EXERCISE BRIEF:
Within the data that follows, set down exactly the lines from the one containing "side = 1 if step % 2 == 0 else -1" through the one containing "obj.matrix_world = Matrix.Identity(4)", both ends included.

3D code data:
------------

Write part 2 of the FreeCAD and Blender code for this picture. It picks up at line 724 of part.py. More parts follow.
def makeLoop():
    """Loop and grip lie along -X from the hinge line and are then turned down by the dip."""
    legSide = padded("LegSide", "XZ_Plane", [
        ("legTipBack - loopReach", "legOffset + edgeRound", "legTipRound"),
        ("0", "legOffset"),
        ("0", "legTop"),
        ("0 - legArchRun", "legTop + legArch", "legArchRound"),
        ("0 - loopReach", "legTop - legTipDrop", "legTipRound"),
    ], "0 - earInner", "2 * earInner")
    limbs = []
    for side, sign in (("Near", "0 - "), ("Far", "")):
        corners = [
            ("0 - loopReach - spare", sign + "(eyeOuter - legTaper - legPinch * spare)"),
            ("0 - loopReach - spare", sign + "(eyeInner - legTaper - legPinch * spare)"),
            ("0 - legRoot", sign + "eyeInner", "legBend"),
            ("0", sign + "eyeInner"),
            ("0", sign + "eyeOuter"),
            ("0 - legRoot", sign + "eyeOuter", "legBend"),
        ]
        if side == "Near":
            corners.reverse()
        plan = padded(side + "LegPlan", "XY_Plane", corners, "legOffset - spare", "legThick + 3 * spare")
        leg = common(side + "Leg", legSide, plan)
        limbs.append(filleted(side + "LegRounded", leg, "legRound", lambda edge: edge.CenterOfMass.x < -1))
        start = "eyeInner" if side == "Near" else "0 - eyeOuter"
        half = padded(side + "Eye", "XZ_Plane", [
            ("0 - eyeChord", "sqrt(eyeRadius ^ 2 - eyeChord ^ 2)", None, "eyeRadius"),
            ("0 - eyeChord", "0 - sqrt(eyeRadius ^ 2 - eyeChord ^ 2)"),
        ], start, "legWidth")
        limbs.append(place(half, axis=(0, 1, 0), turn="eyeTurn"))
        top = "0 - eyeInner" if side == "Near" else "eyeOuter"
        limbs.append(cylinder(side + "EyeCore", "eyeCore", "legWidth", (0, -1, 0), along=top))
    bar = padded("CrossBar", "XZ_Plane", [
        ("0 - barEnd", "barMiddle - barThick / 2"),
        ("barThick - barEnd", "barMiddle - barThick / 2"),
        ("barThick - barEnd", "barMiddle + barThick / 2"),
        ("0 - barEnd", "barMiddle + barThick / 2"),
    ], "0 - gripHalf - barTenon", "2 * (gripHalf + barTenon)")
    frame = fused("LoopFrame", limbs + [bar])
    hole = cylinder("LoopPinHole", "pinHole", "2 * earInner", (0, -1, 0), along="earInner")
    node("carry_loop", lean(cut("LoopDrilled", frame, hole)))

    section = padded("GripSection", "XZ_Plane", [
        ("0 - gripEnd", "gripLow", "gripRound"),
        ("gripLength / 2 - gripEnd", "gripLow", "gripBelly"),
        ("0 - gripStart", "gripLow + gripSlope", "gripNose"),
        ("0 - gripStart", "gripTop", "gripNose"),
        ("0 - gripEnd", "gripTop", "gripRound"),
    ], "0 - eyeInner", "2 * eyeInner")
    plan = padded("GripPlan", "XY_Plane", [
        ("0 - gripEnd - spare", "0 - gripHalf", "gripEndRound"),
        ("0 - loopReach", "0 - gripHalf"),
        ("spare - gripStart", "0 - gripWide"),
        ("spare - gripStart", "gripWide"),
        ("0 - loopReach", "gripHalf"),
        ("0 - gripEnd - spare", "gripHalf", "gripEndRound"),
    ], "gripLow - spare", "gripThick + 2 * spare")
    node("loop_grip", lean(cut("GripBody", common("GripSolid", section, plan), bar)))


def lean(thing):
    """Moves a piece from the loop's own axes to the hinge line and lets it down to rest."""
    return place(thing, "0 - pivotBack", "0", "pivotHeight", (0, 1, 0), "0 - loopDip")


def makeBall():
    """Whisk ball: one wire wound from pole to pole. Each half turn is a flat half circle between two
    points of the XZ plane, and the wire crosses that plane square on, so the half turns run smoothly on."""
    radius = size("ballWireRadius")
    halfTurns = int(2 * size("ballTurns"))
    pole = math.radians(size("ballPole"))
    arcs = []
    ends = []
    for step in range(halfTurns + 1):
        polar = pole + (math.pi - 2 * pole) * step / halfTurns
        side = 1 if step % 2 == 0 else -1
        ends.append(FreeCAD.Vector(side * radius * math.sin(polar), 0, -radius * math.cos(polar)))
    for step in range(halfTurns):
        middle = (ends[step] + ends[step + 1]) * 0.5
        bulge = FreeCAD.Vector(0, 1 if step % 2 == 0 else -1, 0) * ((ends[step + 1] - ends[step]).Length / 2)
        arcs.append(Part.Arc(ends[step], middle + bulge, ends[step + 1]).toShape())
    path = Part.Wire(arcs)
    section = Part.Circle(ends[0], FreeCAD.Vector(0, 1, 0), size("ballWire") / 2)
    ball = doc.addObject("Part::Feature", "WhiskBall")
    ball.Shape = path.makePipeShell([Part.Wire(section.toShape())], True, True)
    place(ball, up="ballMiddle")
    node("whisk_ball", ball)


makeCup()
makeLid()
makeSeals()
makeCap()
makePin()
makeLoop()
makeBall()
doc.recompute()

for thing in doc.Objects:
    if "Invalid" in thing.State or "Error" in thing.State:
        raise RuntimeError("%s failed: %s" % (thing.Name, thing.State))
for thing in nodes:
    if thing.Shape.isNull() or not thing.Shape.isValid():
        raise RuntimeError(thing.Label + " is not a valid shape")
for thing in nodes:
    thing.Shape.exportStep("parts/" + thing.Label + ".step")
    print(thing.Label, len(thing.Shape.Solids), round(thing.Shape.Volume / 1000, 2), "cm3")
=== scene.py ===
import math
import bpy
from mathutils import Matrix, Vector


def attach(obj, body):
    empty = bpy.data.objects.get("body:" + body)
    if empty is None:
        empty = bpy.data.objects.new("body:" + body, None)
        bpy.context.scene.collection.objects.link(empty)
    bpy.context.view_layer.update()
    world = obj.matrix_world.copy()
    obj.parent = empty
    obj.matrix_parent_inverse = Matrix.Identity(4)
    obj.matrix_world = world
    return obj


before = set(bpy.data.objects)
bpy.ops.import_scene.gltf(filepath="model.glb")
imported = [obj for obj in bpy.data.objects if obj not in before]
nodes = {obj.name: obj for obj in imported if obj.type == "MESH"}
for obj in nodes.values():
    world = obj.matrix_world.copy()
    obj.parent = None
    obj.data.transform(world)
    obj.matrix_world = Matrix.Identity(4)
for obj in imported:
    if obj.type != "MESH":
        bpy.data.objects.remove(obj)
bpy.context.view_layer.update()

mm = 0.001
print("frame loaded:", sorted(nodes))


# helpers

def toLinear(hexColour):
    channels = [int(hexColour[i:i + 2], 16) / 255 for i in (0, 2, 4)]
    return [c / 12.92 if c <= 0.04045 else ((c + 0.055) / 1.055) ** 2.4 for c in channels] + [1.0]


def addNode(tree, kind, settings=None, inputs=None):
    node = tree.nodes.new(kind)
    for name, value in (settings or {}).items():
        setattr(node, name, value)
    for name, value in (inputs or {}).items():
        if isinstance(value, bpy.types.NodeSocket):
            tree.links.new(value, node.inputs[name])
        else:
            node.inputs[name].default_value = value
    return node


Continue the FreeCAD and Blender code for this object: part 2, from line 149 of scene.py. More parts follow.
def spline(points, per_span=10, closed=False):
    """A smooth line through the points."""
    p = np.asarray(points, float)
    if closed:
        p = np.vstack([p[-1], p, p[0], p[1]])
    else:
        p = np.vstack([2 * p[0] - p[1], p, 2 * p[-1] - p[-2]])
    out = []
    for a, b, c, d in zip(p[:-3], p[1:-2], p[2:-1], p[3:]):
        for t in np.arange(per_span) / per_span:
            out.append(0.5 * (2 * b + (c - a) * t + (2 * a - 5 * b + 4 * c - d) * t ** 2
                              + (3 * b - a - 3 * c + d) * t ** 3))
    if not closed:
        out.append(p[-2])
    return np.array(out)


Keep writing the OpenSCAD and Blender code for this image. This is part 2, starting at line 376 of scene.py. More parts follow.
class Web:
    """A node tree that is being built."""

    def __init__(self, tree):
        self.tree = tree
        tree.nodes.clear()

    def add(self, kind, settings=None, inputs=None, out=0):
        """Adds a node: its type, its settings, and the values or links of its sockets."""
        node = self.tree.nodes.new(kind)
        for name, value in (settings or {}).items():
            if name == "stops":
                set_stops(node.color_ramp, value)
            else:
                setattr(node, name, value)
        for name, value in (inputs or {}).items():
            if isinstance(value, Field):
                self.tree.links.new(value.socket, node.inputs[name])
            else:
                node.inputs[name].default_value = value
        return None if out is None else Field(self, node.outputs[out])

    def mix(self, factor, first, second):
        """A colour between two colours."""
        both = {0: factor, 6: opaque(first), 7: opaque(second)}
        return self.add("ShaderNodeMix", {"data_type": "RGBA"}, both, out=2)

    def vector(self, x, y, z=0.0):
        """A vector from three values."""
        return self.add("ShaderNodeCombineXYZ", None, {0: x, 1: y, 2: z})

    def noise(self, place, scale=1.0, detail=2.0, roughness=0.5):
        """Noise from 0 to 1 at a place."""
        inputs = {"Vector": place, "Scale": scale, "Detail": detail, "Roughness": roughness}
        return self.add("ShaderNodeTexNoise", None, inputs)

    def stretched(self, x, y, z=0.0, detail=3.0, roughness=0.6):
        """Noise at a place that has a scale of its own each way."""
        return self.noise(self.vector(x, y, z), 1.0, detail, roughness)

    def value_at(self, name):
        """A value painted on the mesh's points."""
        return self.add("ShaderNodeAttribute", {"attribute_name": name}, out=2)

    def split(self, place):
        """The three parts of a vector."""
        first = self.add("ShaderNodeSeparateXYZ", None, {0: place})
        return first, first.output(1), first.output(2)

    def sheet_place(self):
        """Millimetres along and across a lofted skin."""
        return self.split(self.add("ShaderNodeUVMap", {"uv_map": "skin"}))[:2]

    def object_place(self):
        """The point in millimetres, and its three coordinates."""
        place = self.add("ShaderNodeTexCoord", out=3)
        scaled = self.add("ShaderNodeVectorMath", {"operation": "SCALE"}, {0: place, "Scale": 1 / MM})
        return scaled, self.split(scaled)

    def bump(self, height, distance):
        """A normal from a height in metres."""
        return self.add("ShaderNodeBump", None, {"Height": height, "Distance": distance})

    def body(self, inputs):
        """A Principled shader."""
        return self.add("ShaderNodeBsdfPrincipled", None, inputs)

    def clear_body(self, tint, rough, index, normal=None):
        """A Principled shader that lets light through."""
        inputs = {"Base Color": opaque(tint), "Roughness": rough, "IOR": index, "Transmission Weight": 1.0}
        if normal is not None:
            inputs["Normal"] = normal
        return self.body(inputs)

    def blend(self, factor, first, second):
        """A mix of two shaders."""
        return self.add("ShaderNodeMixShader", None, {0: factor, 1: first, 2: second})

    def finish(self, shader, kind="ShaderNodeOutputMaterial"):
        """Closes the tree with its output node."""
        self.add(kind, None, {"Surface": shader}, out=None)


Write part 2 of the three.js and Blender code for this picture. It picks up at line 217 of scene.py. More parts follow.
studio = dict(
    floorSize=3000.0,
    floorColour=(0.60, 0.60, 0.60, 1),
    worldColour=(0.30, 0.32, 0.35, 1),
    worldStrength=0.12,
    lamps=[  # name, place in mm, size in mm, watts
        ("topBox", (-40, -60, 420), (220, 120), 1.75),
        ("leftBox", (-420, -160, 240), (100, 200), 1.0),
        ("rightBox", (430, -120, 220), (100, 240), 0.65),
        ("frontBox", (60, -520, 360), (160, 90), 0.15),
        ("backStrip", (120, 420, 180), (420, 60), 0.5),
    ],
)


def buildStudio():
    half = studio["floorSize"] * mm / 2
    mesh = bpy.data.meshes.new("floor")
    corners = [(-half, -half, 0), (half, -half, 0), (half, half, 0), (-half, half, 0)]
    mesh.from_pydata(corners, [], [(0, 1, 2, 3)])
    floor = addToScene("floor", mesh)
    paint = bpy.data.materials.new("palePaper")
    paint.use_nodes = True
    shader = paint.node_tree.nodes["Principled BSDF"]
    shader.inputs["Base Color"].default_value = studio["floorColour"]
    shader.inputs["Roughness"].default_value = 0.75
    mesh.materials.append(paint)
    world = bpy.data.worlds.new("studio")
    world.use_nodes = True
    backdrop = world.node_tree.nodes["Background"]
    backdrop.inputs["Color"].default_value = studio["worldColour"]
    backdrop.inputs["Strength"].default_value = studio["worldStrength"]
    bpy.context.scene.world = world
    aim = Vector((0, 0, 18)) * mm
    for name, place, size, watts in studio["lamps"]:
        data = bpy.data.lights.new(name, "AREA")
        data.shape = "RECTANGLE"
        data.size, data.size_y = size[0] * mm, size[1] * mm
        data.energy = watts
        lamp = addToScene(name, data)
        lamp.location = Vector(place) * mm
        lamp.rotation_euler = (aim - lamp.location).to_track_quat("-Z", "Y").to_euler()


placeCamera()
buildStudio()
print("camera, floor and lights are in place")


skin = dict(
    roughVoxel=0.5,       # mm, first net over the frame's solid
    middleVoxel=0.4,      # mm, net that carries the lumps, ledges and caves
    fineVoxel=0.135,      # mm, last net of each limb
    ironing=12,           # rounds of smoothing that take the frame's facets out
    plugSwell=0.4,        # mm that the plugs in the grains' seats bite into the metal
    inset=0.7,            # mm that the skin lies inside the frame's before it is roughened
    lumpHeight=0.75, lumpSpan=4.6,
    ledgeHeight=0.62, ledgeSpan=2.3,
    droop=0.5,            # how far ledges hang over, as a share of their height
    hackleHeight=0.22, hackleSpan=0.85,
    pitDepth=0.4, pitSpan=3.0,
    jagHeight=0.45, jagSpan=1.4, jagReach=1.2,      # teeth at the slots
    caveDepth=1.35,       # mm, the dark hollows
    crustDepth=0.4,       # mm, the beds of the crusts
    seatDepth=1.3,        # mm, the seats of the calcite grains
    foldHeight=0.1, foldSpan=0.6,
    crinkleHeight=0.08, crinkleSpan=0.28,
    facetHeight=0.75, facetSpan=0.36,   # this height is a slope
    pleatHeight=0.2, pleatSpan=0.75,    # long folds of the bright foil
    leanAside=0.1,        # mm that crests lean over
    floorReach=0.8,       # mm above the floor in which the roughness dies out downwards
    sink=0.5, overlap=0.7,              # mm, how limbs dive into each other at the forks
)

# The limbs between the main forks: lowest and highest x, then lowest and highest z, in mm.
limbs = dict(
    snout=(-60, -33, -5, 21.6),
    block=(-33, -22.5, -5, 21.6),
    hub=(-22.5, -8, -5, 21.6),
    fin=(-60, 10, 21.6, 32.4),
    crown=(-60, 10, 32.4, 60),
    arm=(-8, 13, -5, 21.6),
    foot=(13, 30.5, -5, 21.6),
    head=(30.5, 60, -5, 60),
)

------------

COMPLETED EXERCISE:
        side = 1 if step % 2 == 0 else -1
        ends.append(FreeCAD.Vector(side * radius * math.sin(polar), 0, -radius * math.cos(polar)))
    for step in range(halfTurns):
        middle = (ends[step] + ends[step + 1]) * 0.5
        bulge = FreeCAD.Vector(0, 1 if step % 2 == 0 else -1, 0) * ((ends[step + 1] - ends[step]).Length / 2)
        arcs.append(Part.Arc(ends[step], middle + bulge, ends[step + 1]).toShape())
    path = Part.Wire(arcs)
    section = Part.Circle(ends[0], FreeCAD.Vector(0, 1, 0), size("ballWire") / 2)
    ball = doc.addObject("Part::Feature", "WhiskBall")
    ball.Shape = path.makePipeShell([Part.Wire(section.toShape())], True, True)
    place(ball, up="ballMiddle")
    node("whisk_ball", ball)


makeCup()
makeLid()
makeSeals()
makeCap()
makePin()
makeLoop()
makeBall()
doc.recompute()

for thing in doc.Objects:
    if "Invalid" in thing.State or "Error" in thing.State:
        raise RuntimeError("%s failed: %s" % (thing.Name, thing.State))
for thing in nodes:
    if thing.Shape.isNull() or not thing.Shape.isValid():
        raise RuntimeError(thing.Label + " is not a valid shape")
for thing in nodes:
    thing.Shape.exportStep("parts/" + thing.Label + ".step")
    print(thing.Label, len(thing.Shape.Solids), round(thing.Shape.Volume / 1000, 2), "cm3")
=== scene.py ===
import math
import bpy
from mathutils import Matrix, Vector


def attach(obj, body):
    empty = bpy.data.objects.get("body:" + body)
    if empty is None:
        empty = bpy.data.objects.new("body:" + body, None)
        bpy.context.scene.collection.objects.link(empty)
    bpy.context.view_layer.update()
    world = obj.matrix_world.copy()
    obj.parent = empty
    obj.matrix_parent_inverse = Matrix.Identity(4)
    obj.matrix_world = world
    return obj


before = set(bpy.data.objects)
bpy.ops.import_scene.gltf(filepath="model.glb")
imported = [obj for obj in bpy.data.objects if obj not in before]
nodes = {obj.name: obj for obj in imported if obj.type == "MESH"}
for obj in nodes.values():
    world = obj.matrix_world.copy()
    obj.parent = None
    obj.data.transform(world)
    obj.matrix_world = Matrix.Identity(4)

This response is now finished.